Rye: “I was planning on teaching high school English for a living, I majored in English. Somebody who worked at a radio station met me and thought I had a voice that belonged on the radio. ... Just for a lark, I became a disc jockey. I went from disc jockeying to radio talk show host to eventually television. All the time, being offered the job. I didn’t seek the job, they sought me, which was a real blessing. But by the end of my college career, I thought I had found my calling in life, broadcasting. I loved doing it, and it was lots of fun. It was mentally stimulating as well. So eventually, I decided to take a quarter off from college.”

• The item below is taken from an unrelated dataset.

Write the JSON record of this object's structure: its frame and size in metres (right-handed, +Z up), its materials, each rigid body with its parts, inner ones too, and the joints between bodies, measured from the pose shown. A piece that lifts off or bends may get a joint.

Gazette: I think I’ve heard this before.

Rye: “You can tell what is coming next.”

Gazette: What year was this?

Rye: “1967. I got drafted. I was a few credits short of a college degree. I wanted to sit out a quarter and just do broadcasting full time. But then I got drafted.”

Gazette: What did it say?

Rye: “‘Greetings.’ I remember that’s how it always started. In a previous interview, you mentioned Margaret Ward, the local draft board person. Her signature was on every draft card issued in Billings, I think, for about 20 years. ‘Greetings, your friends and neighbors have selected you to serve the country’ — they put the best possible spin on it. The ultimate bad news.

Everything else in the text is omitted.